Entre otras cosas, Noches en el Alcázar brinda a menudo la oportunidad de dar a conocer nuevos nombres de la interpretación, sirviendo de plataforma de despegue a algunas carreras que luego se han revelado prolíficas. Aunque no acuse acento, Claudio Laguna es sevillano y se encuentra todavía perfeccionando su técnica a fuerza de mucho estudio y dedicación, lo que no la ha impedido debutar en algunas salas del país especializadas en el concierto intimista. Destila seguridad y confianza tanto a la hora de tocar sin partitura todo el programa como a la de dirigirse al público. El concierto de anoche giraba en torno al centenario de la muerte de Gabriel Fauré, de quien interpretó la obra más larga de un programa que encajó a la perfección, gracias en parte a la ausencia de aplausos que propició su aviso de que el concierto se estructuraba en tres bloques, lo que en principio desconcertó a los más atrevidos y atrevidas, hasta que casi al final ya no pudieron resistirse más, rompiendo el último bloque anunciado.
En el primero, Laguna trató de enlazar la música española de principios de siglo con las corrientes que provenían del país vecino. Sustituyó El Albaicín de Albéniz por la Andaluza de Falla, puede que para cuadrar precisamente la duración del concierto. Tras un arranque brusco, de sonido en exceso percutivo, Laguna logró hacerse con la pieza con una agilidad portentosa y un barrido extenuante del teclado, combinando vehemencia con cierta delicadeza que se repetiría en la pieza siguiente, Tema y variaciones de Fauré, pura efervescencia del autor, tan reminiscente de Schumann en su tono noble y elegante, como vivaz, enérgico y brillante, tal como se pudo constatar de la interpretación nítida, concentrada y absolutamente exigente del joven y apuesto pianista. Laguna fue capaz de imprimir una profunda melancolía en el molto adagio, y un carácter ensoñador y sereno en el andante molto moderato, hasta alcanzar el clímax con su triunfante final.
Chopin y Scriabin protagonizaron el segundo bloque.

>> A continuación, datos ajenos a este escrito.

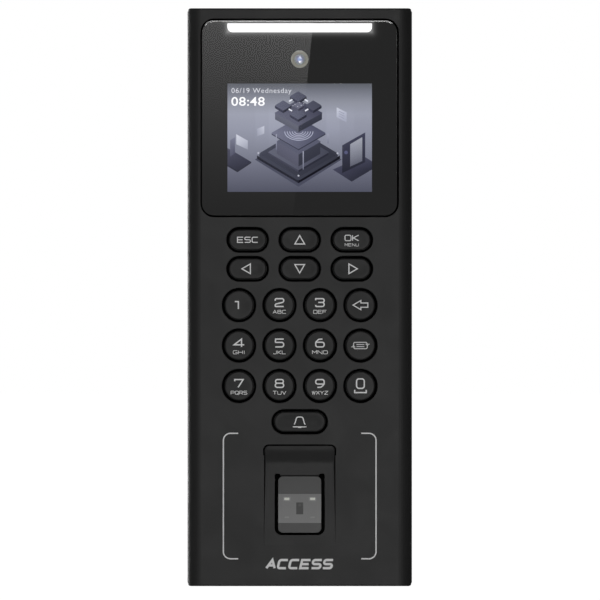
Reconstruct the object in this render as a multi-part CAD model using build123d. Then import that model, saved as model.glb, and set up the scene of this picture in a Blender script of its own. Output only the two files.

El primero, único extemporáneo del homenajeado, sirvió para sentar la bases del pianismo en el París que luego habría de conocer Fauré, a través de uno de los géneros más apreciados y característicos del compositor polaco, la mazurca. Laguna destiló fuerza y delicadeza, sin sobrepasar esas temidas líneas que conducen a la cursilería, en las cuatro mazurcas op. 67, logrando una visión sofisticada y estilizada de las mismas. De esta forma pudo alcanzar el espíritu que destilan estas piezas a través de sus progresiones, armonías y sus características partes más débiles, que trató con suma delicadeza y sentido de la responsabilidad. De ahí pasó a los cinco preludios op. 16 de Scriabin, adoptando un carácter majestuoso y mimando su armonía y sus pasajes rítmicos obsesivos, hasta llegar a esa miniatura dancística exquisita y elegante que supone el quinto preludio.
La Fantasía op. 28 reviste el carácter de una sonata en un solo movimiento, con pasajes virtuosísticos que permiten lucirse al intérprete, junto a otros de espíritu sereno y melancólico que sirven para exhibir dominio de la expresividad. Tras un arranque inquietante, recreado con inteligencia y mucha concentración, la pieza brinda una oportunidad única para exhibir agilidad en la mano izquierda, responsable de las múltiples voces que acompañan la melodía. Laguna acertó en su desarrollo tormentoso y apoteósico, sus texturas densas y difíciles desde el punto de vista contrapuntístico, cuidando al detalle el juego y el baile de manos para evitar el tan temido enrevesamiento.
El tercer y último bloque estuvo protagonizado por el casi desconocido virtuoso pianista alemán de origen polaco Moritz Moszkowski. De él Laguna interpretó una página de expansión virtuosística titulada Etincelles (chispas o destellos), muy apreciada por los pianistas en las propinas, y por el público por su complicado juego de arpegios y profusas ornamentaciones. Laguna salió airoso del empeño y se embarcó luego en el estilo más relajado, afable y melódico del Gran Vals, logrando una interpretación sencilla y encantadora de esta primera de las tres piezas que conforman el op. 34 de quien fuera esposo de la hermana pequeña de Cécile Chaminade.